L'exigence d’une corrélation positive entre la foi et la raison est l’un des fondements de ce pontificat. Mais, avant
d’être élu pape, Joseph Ratzinger avait déjà insisté sur ce point à plusieurs reprises. Par exemple lors de son mémorable débat avec le philosophe allemand Jürgen Habermas à Munich en
2004.
À cette occasion, Ratzinger avait déclaré que les principes rationnels accessibles à tous devraient être à la base du
dialogue entre les cultures et entre les religions. Et il avait fait une allusion à la Chine : "Ce qui, pour les chrétiens, a quelque chose à voir avec la création et le Créateur correspondrait,
dans la tradition chinoise, au concept des organisations célestes".
***
La Chine est l’un des défis les plus colossaux que l’Église catholique soit appelée à relever aujourd’hui. Et pas seulement
pour des raisons liées à la liberté religieuse.

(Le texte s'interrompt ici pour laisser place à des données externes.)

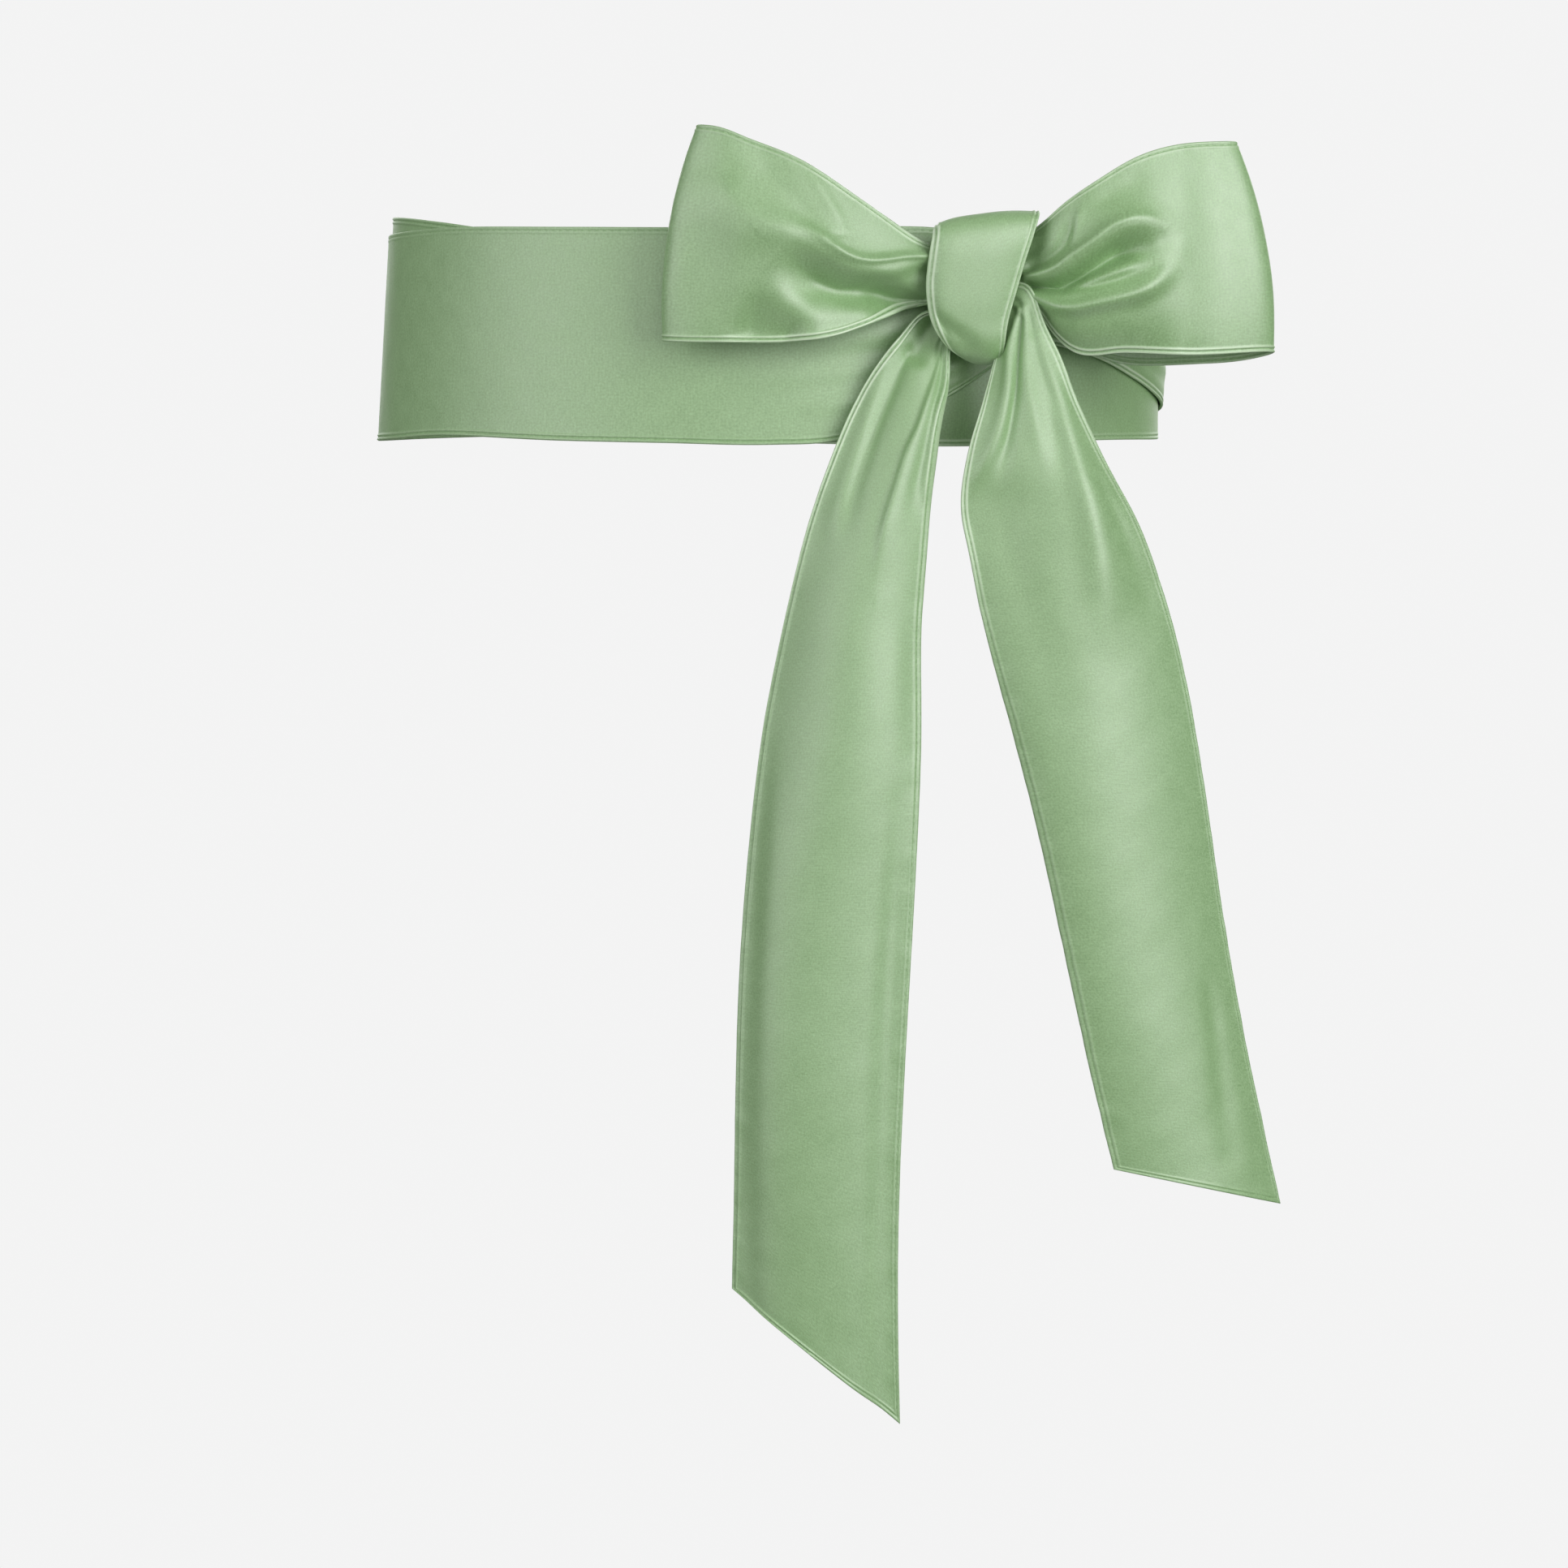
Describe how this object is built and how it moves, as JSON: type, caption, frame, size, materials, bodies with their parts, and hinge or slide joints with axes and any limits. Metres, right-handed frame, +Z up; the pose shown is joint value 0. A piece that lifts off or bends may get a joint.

En effet la distance entre la vision occidentale et chrétienne du monde et celle des grandes civilisations orientales – pas
seulement la Chine, mais aussi l'Inde et le Japon – est nettement plus grande que celle qui la sépare de l'islam, religion historique qui a d’ailleurs toujours eu beaucoup de points communs avec
le judaïsme et le christianisme.
Le défi est encore plus considérable aujourd’hui en ce qui concerne la Chine qui devient une nouvelle superpuissance
mondiale. Mais il l’a déjà été dans le passé.
Aux XVIe et XVIIe siècles, un missionnaire génial, le jésuite italien Matteo Ricci, a perçu ce défi. Le quatrième
centenaire de sa mort a été célébré en 2010 par des expositions, des études et des colloques, y compris en Chine où il est considéré comme une gloire nationale. Par ailleurs son procès de
béatification est en cours.
Ricci avait adopté, pour dialoguer avec les gens cultivés du Pékin de son époque, une approche extraordinairement proche de
celle que propose aujourd’hui Benoît XVI. Il savait bien que l’Évangile chrétien était une nouveauté absolue, venue de Dieu. Mais il savait également que la raison humaine a, elle aussi, son
origine dans l'unique Seigneur du Ciel et qu’elle est commune à tous ceux qui vivent sous le même ciel.
Il était donc convaincu que les Chinois pourraient eux aussi accueillir "les choses de notre sainte foi", si elles étaient
"confirmées par l’évidence de beaucoup de raisons".
Pour annoncer la nouveauté chrétienne il procédait donc graduellement. Il partait des principes de la sagesse confucéenne,
de leurs points communs avec la vision chrétienne de Dieu et du monde, pour s’élever peu à peu jusqu’à la nouveauté absolue du Fils de Dieu fait homme en Jésus.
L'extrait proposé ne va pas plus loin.